Write the material out again in full, exactly.

• **Given data**
----------------------------------------

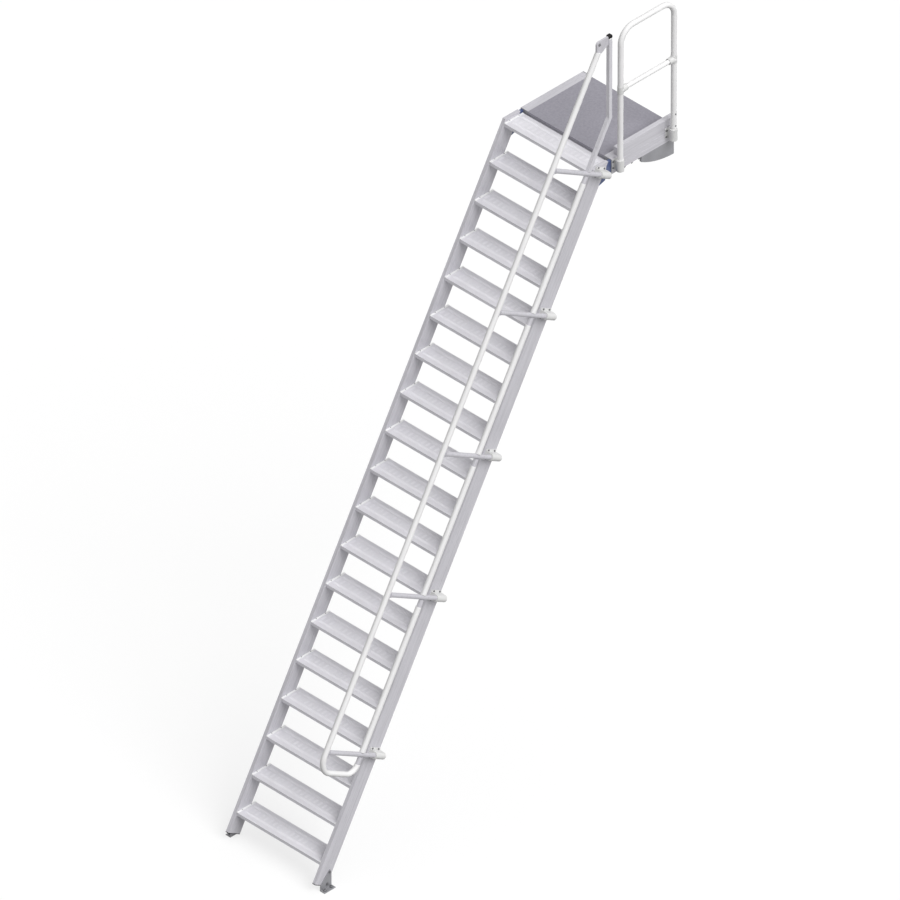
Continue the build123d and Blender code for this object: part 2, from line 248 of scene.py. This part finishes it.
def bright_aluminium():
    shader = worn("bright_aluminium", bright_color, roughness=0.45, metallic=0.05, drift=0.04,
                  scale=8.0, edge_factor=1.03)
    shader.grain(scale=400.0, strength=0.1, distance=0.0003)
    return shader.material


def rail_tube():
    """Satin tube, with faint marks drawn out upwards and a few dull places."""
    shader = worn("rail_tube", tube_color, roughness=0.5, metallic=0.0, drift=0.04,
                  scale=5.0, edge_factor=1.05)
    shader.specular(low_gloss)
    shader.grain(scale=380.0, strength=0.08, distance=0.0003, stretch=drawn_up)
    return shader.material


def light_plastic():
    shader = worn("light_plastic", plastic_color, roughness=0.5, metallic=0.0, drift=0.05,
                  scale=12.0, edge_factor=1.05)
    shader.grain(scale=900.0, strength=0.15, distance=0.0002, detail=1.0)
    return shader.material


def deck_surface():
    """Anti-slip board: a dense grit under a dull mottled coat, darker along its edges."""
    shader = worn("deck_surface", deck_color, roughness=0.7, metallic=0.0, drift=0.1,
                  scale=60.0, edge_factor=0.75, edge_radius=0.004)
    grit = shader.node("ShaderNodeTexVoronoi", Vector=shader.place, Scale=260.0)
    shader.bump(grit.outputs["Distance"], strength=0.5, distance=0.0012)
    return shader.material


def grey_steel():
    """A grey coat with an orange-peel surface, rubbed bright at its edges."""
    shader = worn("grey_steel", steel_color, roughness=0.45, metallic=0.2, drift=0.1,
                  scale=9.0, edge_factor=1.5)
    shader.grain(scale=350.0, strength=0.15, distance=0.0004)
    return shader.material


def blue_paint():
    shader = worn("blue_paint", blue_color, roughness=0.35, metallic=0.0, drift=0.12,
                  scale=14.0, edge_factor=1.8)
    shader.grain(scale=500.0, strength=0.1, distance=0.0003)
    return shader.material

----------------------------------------

• **Complete answer**
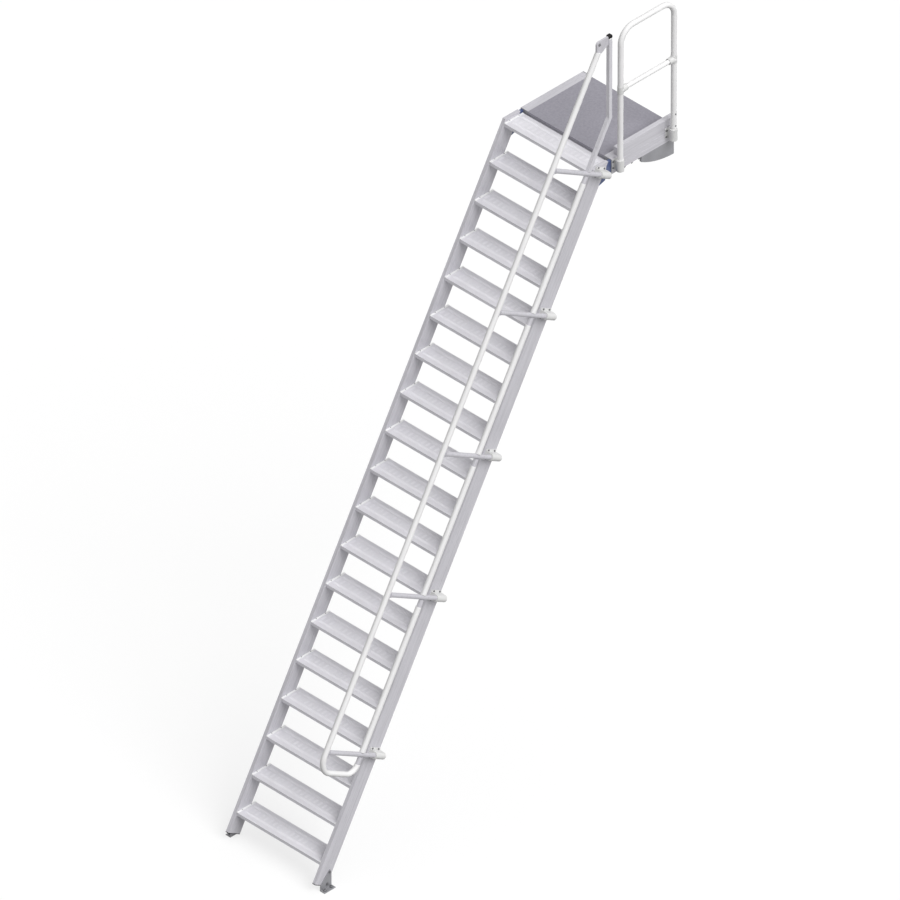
Continue the build123d and Blender code for this object: part 2, from line 248 of scene.py. This part finishes it.
def bright_aluminium():
    shader = worn("bright_aluminium", bright_color, roughness=0.45, metallic=0.05, drift=0.04,
                  scale=8.0, edge_factor=1.03)
    shader.grain(scale=400.0, strength=0.1, distance=0.0003)
    return shader.material


def rail_tube():
    """Satin tube, with faint marks drawn out upwards and a few dull places."""
    shader = worn("rail_tube", tube_color, roughness=0.5, metallic=0.0, drift=0.04,
                  scale=5.0, edge_factor=1.05)
    shader.specular(low_gloss)
    shader.grain(scale=380.0, strength=0.08, distance=0.0003, stretch=drawn_up)
    return shader.material


def light_plastic():
    shader = worn("light_plastic", plastic_color, roughness=0.5, metallic=0.0, drift=0.05,
                  scale=12.0, edge_factor=1.05)
    shader.grain(scale=900.0, strength=0.15, distance=0.0002, detail=1.0)
    return shader.material


def deck_surface():
    """Anti-slip board: a dense grit under a dull mottled coat, darker along its edges."""
    shader = worn("deck_surface", deck_color, roughness=0.7, metallic=0.0, drift=0.1,
                  scale=60.0, edge_factor=0.75, edge_radius=0.004)
    grit = shader.node("ShaderNodeTexVoronoi", Vector=shader.place, Scale=260.0)
    shader.bump(grit.outputs["Distance"], strength=0.5, distance=0.0012)
    return shader.material


def grey_steel():
    """A grey coat with an orange-peel surface, rubbed bright at its edges."""
    shader = worn("grey_steel", steel_color, roughness=0.45, metallic=0.2, drift=0.1,
                  scale=9.0, edge_factor=1.5)
    shader.grain(scale=350.0, strength=0.15, distance=0.0004)
    return shader.material


def blue_paint():
    shader = worn("blue_paint", blue_color, roughness=0.35, metallic=0.0, drift=0.12,
                  scale=14.0, edge_factor=1.8)
    shader.grain(scale=500.0, strength=0.1, distance=0.0003)
    return shader.material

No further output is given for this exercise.